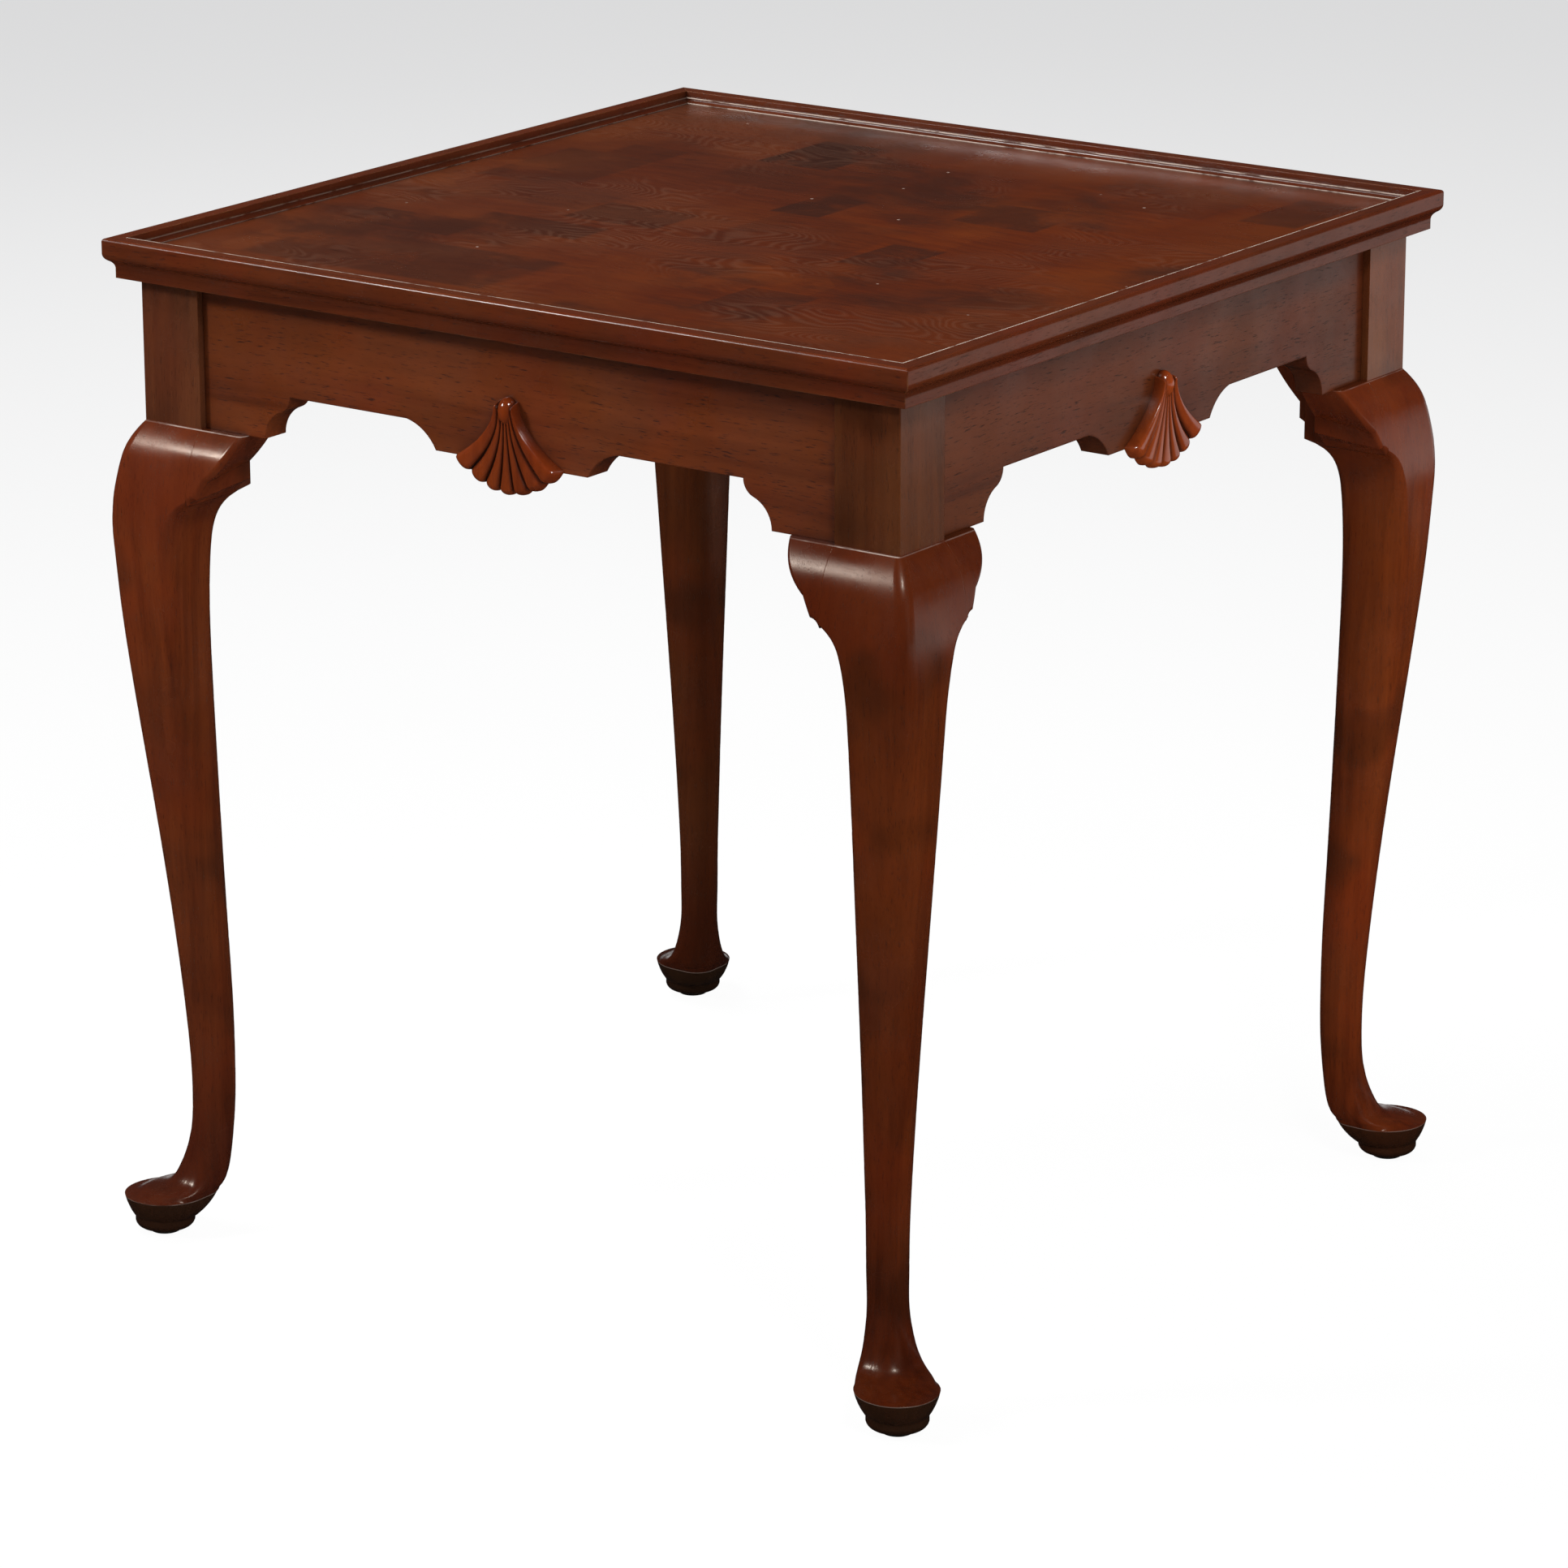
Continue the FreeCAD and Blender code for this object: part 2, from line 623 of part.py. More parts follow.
def mortise(along_x):
    """Pocket for a tenon in the post's inner side, a little deeper than the tenon is long."""
    spare = float(play)
    depth, thick, tall = float(tenon_length) + spare * 2, float(tenon_thickness), float(tenon_height)
    start, front, low = float(post) - depth, float(tenon_front) - spare, float(knee_line + tenon_shoulder) - spare
    sizes = (depth, thick + spare * 2) if along_x else (thick + spare * 2, depth)
    corner = V(start, front, low) if along_x else V(front, start, low)
    return Part.makeBox(*sizes, tall + spare * 2, corner)


def leg_shape():
    side = float(post)
    reach = float(size("foot_reach"))
    outside = 2 * float(size("rim_overhang"))
    corner_space = Part.makeBox(side + outside, side + outside, float(knee_line), V(-outside, -outside, 0))
    carved = carved_solid().common(corner_space)
    column = Part.makeBox(side, side, float(apron_height), V(0, 0, float(knee_line)))
    upright = [edge for edge in column.Edges if abs(edge.CenterOfMass.x) + abs(edge.CenterOfMass.y) < 0.01]
    column = column.makeFillet(float(size("post_arris")), upright)
    leg = carved.fuse([turned_disc(), column])
    nail_hole = Part.makeCylinder(float(size("nail_radius")), float(size("nail_length")) + float(play),
                                  V(-reach, -reach, float(size("glide_height"))))
    return leg.cut([mortise(True), mortise(False), nail_hole])


# --------------------------------------------------------------------------------------
# Knee blocks: glued under the apron's ear, against the side of the leg
# --------------------------------------------------------------------------------------
def knee_face_outline():
    """Bulge of the knee's front, as a closed outline in depth (x) and height (y)."""
    top = float(knee_line)
    reach = float(size("block_depth"))
    curve = Part.BSplineCurve()
    stations = [(depth, front) for depth, front, *rest in KNEE_STATIONS]
    curve.interpolate([V(0, -front, top - depth) for depth, front in stations])
    low = top - stations[0][0]
    points = [curve.EndPoint, V(0, reach, top), V(0, reach, low), curve.StartPoint]
    lines = [Part.LineSegment(a, b).toShape() for a, b in zip(points, points[1:])]
    return Part.Face(Part.Wire([curve.toShape(), *lines]))


def knee_side_outline(y, waist, corner, bulge):
    """Side of a knee block at depth y: along the apron (x) and up (z).

    Waist and corner are the two ends of its upright part: how far out, how far down.
    """
    top, start = float(knee_line), float(post)
    high_end, low_end = (V(reach, y, top - depth) for reach, depth in (waist, corner))
    inner_top, tip = V(start, y, top), V(float(size("block_top_reach")), y, top)
    foot = V(start, y, top - float(size("block_foot_depth")))
    edges = [
        Part.LineSegment(inner_top, tip),
        bulged(tip, high_end, bulge),
        Part.LineSegment(high_end, low_end),
        bulged(low_end, foot, -float(size("block_hollow"))),
        Part.LineSegment(foot, inner_top),
    ]
    return Part.Wire([edge.toShape() for edge in edges])


def bulged(start, end, rise):
    """Arc in the XZ plane that bows outwards by rise, away from the leg and downwards."""
    chord = end - start
    outward = V(-chord.z, 0, chord.x).normalize()
    return Part.Arc(start, (start + end) / 2 + outward * rise, end)


def knee_block_shape():
    """Sawn with a waist at the back, and carved smooth towards the front of the knee."""
    waist, waist_top, waist_end, face_waist, face_top, corner, corner_depth, bulge, face_bulge, depth = (
        float(size("block_" + name)) for name in (
            "waist_reach", "waist_top", "waist_end", "face_waist", "face_waist_top",
            "face_corner", "face_corner_depth", "bulge", "face_bulge", "depth"))
    foremost = -max(station[1] for station in KNEE_STATIONS) - KNEE_SPARE
    carved = knee_side_outline(foremost, (face_waist, face_top), (corner, corner_depth), face_bulge)
    back = knee_side_outline(depth, (waist, waist_top), (waist, waist_end), bulge)
    sawn = Part.makeLoft([carved, back], True, True)
    start = float(post)
    face = knee_face_outline()
    face.translate(V(start, 0, 0))
    front = face.extrude(V(float(size("block_top_reach")), 0, 0))
    block = sawn.common(front)
    arris = [edge for edge in block.Edges if is_front_arris(edge)]
    return block.makeFillet(float(size("block_arris")), arris)


def is_front_arris(edge):
    """The front face meets the lobe, the waist and the hollow in edges in front of the post."""
    centre = edge.CenterOfMass
    inside_top = centre.z < float(knee_line) - 0.5
    return centre.y < 0 and inside_top and centre.x > float(post) + 0.5


def mirrored(shape):
    """The same piece for the other face of the leg, across the corner's diagonal."""
    return shape.mirror(V(0, 0, 0), V(1, -1, 0))


def make_legs():
    leg = leg_shape()
    block = knee_block_shape()
    for name, turn, x, y, aprons in CORNERS:
        feature_from_shape("leg_" + name, leg, x, y, turn)
        feature_from_shape("knee_block_%s_%s" % (name, aprons[0]), block, x, y, turn)
        feature_from_shape("knee_block_%s_%s" % (name, aprons[1]), mirrored(block), x, y, turn)


# --------------------------------------------------------------------------------------
# Carved shells: a fan of round ribs on a thin ground, hanging over the centre drop
# --------------------------------------------------------------------------------------
RIB_STEPS = 5
RIB_END_LENGTH = 0.9  # rounded end of a rib, as a part of its radius
RIB_FLARE = 1.7  # ribs leave the spring almost upright and flare towards their ends


def rib_curve(share):
    """Rib centre line from the spring to the end; share runs from -1 to 1 across the fan."""
    spring, low, tip = (float(size(name)) for name in ("shell_spring", "shell_low_height", "shell_tip_height"))
    start_x = share * float(size("shell_spring_half"))
    end_x = share * float(size("shell_half_width"))
    end_z = low + (tip - low) * share ** 2
    points = []
    for step in range(RIB_STEPS + 1):
        along = step / RIB_STEPS
        points.append(V(start_x + (end_x - start_x) * along ** RIB_FLARE, 0, spring + (end_z - spring) * along))
    return points


def rib_shape(share):
    """Round rib, thin where it springs and rounded off past its end."""
    start, end = float(size("shell_rib_start")), float(size("shell_rib_end"))
    forward_end = float(size("shell_relief")) - end
    forward_start = float(size("shell_knob_forward"))
    points = rib_curve(share)
    rings = []
    for step, point in enumerate(points):
        along = step / RIB_STEPS
        ahead = points[min(step + 1, RIB_STEPS)] - points[min(step, RIB_STEPS - 1)]
        forward = forward_start + (forward_end - forward_start) * along
        rings.append((V(point.x, -forward, point.z), start + (end - start) * along, ahead))
    tip, radius, ahead = rings[-1]
    for angle in (30, 55, 75):
        turn = math.radians(angle)
        past = ahead.normalize() * (radius * math.sin(turn) * RIB_END_LENGTH)
        rings.append((tip + past, radius * math.cos(turn), ahead))
    wires = [Part.Wire(Part.makeCircle(ring_radius, centre, way)) for centre, ring_radius, way in rings]
    return Part.makeLoft(wires, True, False)


def shell_shape():
    count = int(float(size("shell_ribs")))
    ribs = [rib_shape(2 * index / (count - 1) - 1) for index in range(count)]
    radius, forward = float(size("shell_knob")), float(size("shell_knob_forward"))
    knob = Part.makeSphere(radius, V(0, -forward, float(size("shell_top")) - radius))
    shell = knob
    for rib in ribs:
        shell = shell.fuse(rib)
    wide = 2 * float(size("shell_half_width"))
    front_space = Part.makeBox(2 * wide, wide, 2 * wide, V(-wide, -wide, -wide))
    return shell.common(front_space)


def make_shells():
    shell = shell_shape()
    for side in SIDES:
        name, turn, half_length, side_x, side_y = side
        x, y = at_side(side, ZERO, size("rim_overhang") + apron_recess)
        thing = feature_from_shape("shell_" + name, shell, x, y, turn)
        thing.setExpression("Placement.Base.z", knee_line.text)


# --------------------------------------------------------------------------------------
# Screws and their holes
# --------------------------------------------------------------------------------------
UPWARD = V(0, 0, 1)


def outward(turn):
    """Level direction out of the table through the apron whose turn is given."""
    return FreeCAD.Rotation(Z_AXIS, turn).multVec(V(0, -1, 0))


def screw_solids(name, spot, length, grown):
    """Countersunk head and shank, from the head's face along the screw's direction."""
    x, y, z, direction = spot
    aim = FreeCAD.Rotation(Z_AXIS, direction)
    head = doc.addObject("Part::Cone", name + "_head")
    bind(head, Radius1=size("screw_head_radius") + grown, Radius2=size("screw_radius") + grown,
         Height=size("screw_head_height") + grown)
    shank = doc.addObject("Part::Cylinder", name + "_shank")
    bind(shank, Radius=size("screw_radius") + grown, Height=length + grown)
    for thing in (head, shank):
        place(thing, x, y, z, aim)
    return [head, shank]


def screw(name, spot, length):
    thing = doc.addObject("Part::MultiFuse", name)
    thing.Shapes = screw_solids(name, spot, length, ZERO)
    return thing


def screw_hole(name, spot, length):
    return screw_solids(name, spot, length, play)


def cleat_spots(side):
    """Screws of one cleat: up into the rail, and out into the apron."""
    turn = side[1]
    half_span, offset, section = size("cleat_screw_span") / 2, size("cleat_screw_offset"), size("cleat_size")
    back = size("rim_overhang") + apron_back
    up, out = [], []
    for end in (-1, 1):
        x, y = at_side(side, half_span * end, back + section / 2)
        up.append((x, y, rim_bottom - section, UPWARD))
        x, y = at_side(side, (half_span - offset) * end, back + section)
        out.append((x, y, rim_bottom - section / 2, outward(turn)))
    return up, out


def corner_spots(corner):
    """Screws of one corner block, with the apron that each goes into."""
    turn, aprons = corner[1], corner[4]
    along = post + size("corner_screw_reach")
    head = apron_back + size("corner_screw_cover")
    height = size("corner_block_height")
    base = rim_bottom - size("corner_block_drop") - height
    x, y = at_corner(corner, along, head)
    low = (x, y, base + height / 3, outward(turn))
    x, y = at_corner(corner, head, along)
    high = (x, y, base + height * 2 / 3, outward(turn - 90))
    return [(aprons[0], low), (aprons[1], high)]


# --------------------------------------------------------------------------------------
# Corner blocks, cleats and glides
# --------------------------------------------------------------------------------------
def make_corner_block(corner):
    """Block glued and screwed into the angle of two aprons, notched round the post."""
    name, turn, corner_x, corner_y, aprons = corner
    notch = post + play
    far = post + size("corner_block_reach")
    body = doc.addObject("PartDesign::Body", "corner_block_body_" + name)
    corners = [(notch, apron_back), (far, apron_back), (apron_back, far), (apron_back, notch), (notch, notch)]
    plan = outline(body, "XY_Plane", "block_plan", corners)
    pad(body, plan, "block", size("corner_block_height"))
    place(body, corner_x, corner_y, rim_bottom - size("corner_block_drop") - size("corner_block_height"), turn)
    tools = []
    for apron, spot in corner_spots(corner):
        x, y, z, direction = spot
        hole_name = "corner_hole_%s_%s" % (name, apron)
        tools += screw_hole(hole_name, spot, size("corner_screw_length"))
        access = doc.addObject("Part::Cylinder", hole_name + "_access")
        bind(access, Radius=size("screw_head_radius") + play, Height=size("corner_block_reach"))
        place(access, x, y, z, FreeCAD.Rotation(Z_AXIS, direction * -1))
        tools.append(access)
    node(cut("corner_block_" + name, body, tools), "corner_block_" + name)


def make_cleat(side):
    """Square cleat screwed to the apron and up into the top frame."""
    name, turn = side[:2]
    section, length = size("cleat_size"), size("cleat_length")
    x, y = at_side(side, -length / 2, size("rim_overhang") + apron_back)
    blank = box("cleat_blank_" + name, length, section, section, x, y, rim_bottom - section, turn)
    tools = []
    up, out = cleat_spots(side)
    for number, spot in enumerate(up + out):
        tools += screw_hole("cleat_hole_%s_%d" % (name, number), spot, size("cleat_screw_length"))
    node(cut("cleat_" + name, blank, tools), "cleat_" + name)


def make_fixings():
    top_screws, apron_screws, corner_screws = [], [], []
    length = size("cleat_screw_length")
    for side in SIDES:
        make_cleat(side)
        up, out = cleat_spots(side)
        for number in range(len(up)):
            tag = "%s_%d" % (side[0], number)
            top_screws.append(screw("cleat_top_screw_" + tag, up[number], length))
            apron_screws.append(screw("cleat_apron_screw_" + tag, out[number], length))
    for corner in CORNERS:
        make_corner_block(corner)
        for apron, spot in corner_spots(corner):
            tag = "corner_screw_%s_%s" % (corner[0], apron)
            corner_screws.append(screw(tag, spot, size("corner_screw_length")))
    group("cleat_top_screws", top_screws)
    group("cleat_apron_screws", apron_screws)
    group("corner_block_screws", corner_screws)


def make_glides():
    """Nail-on glides: a domed disc with its nail, driven into the foot."""
    for corner in CORNERS:
        name = corner[0]
        x, y = at_corner(corner, -size("foot_reach"), -size("foot_reach"))
        disc = doc.addObject("Part::Cylinder", "glide_disc_" + name)
        bind(disc, Radius=size("glide_radius"), Height=size("glide_height"))
        place(disc, x, y, ZERO)
        doc.recompute()
        rounded = doc.addObject("Part::Fillet", "glide_rounded_" + name)
        rounded.Base = disc
        lower = next(index for index, edge in enumerate(disc.Shape.Edges, start=1)
                     if edge.Curve.TypeId == "Part::GeomCircle" and edge.CenterOfMass.z < 0.01)
        arris = float(size("glide_arris"))
        rounded.Edges = [(lower, arris, arris)]
        nail = doc.addObject("Part::Cylinder", "glide_nail_" + name)
        bind(nail, Radius=size("nail_radius") - play, Height=size("nail_length"))
        place(nail, x, y, size("glide_height"))
        whole = doc.addObject("Part::Fuse", "glide_" + name)
        whole.Base = rounded
        whole.Tool = nail
        node(whole, "glide_" + name)


def check_and_export():
    doc.recompute()
    for item in doc.Objects:
        if "Invalid" in item.State or "Error" in item.State:
            raise RuntimeError("%s did not compute: %s" % (item.Name, item.State))
    os.makedirs("parts", exist_ok=True)
    for name, thing in node_objects.items():
        if thing.Shape.isNull() or not thing.Shape.isValid():
            raise RuntimeError("%s has no valid shape" % name)
        thing.Shape.exportStep(os.path.join("parts", name + ".step"))
        print("%-34s %2d solid %12.1f mm3" % (name, len(thing.Shape.Solids), thing.Shape.Volume))


def main():
    make_top()
    for side in SIDES:
        make_apron(side)
    make_legs()
    make_shells()
    make_fixings()
    make_glides()
    check_and_export()


main()
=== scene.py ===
# %% [markdown]
# # A tray top tea table in red-brown mahogany
# The table is loaded as a fixed model in real metres, +Z up, with its feet on the floor. This
# script gives it its looks: the stained and lacquered wood, the figured veneer of the tray, the
# carved shells, and a plain studio round it. Each cell does one step and says why.

# %% Load the table
import bpy
import bmesh
import math
from mathutils import Matrix, Vector


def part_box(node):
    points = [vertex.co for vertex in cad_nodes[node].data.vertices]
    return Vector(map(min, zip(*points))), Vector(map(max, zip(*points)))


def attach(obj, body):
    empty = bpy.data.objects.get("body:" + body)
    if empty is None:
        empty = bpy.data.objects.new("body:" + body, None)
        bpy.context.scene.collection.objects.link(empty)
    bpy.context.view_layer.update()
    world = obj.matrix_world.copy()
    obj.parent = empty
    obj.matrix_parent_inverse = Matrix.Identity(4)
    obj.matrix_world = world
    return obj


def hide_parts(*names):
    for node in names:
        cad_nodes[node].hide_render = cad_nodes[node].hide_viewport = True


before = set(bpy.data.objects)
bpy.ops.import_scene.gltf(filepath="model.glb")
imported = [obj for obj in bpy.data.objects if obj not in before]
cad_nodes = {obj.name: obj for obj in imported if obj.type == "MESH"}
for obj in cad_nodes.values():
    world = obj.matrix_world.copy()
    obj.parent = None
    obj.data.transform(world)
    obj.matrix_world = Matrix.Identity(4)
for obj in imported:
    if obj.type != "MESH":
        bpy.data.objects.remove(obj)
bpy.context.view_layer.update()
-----
Look at the material above and copy, word for word, its lines from the first through the one containing "return Part.makeBox(*sizes, tall".

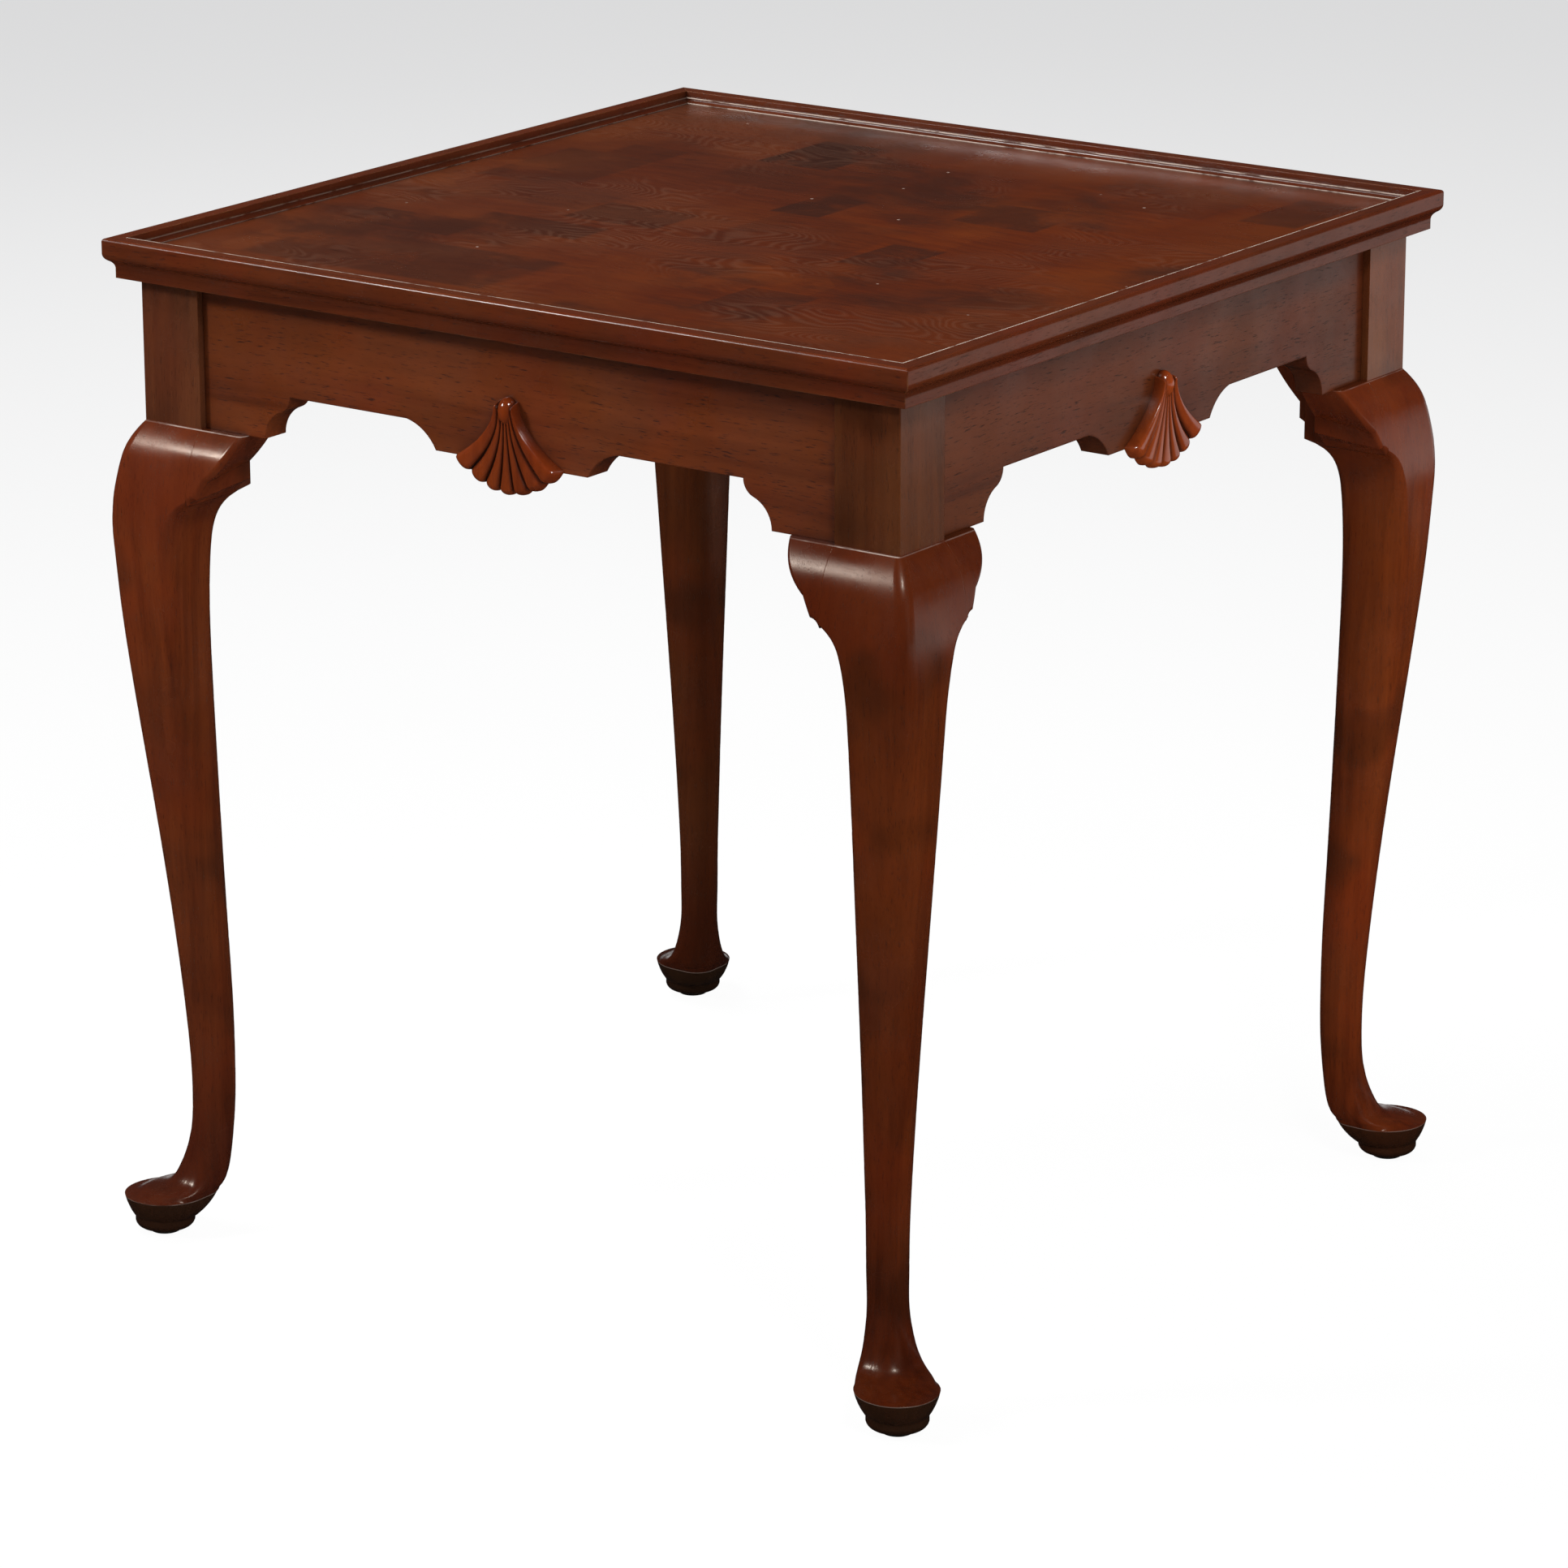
Continue the FreeCAD and Blender code for this object: part 2, from line 623 of part.py. More parts follow.
def mortise(along_x):
    """Pocket for a tenon in the post's inner side, a little deeper than the tenon is long."""
    spare = float(play)
    depth, thick, tall = float(tenon_length) + spare * 2, float(tenon_thickness), float(tenon_height)
    start, front, low = float(post) - depth, float(tenon_front) - spare, float(knee_line + tenon_shoulder) - spare
    sizes = (depth, thick + spare * 2) if along_x else (thick + spare * 2, depth)
    corner = V(start, front, low) if along_x else V(front, start, low)
    return Part.makeBox(*sizes, tall + spare * 2, corner)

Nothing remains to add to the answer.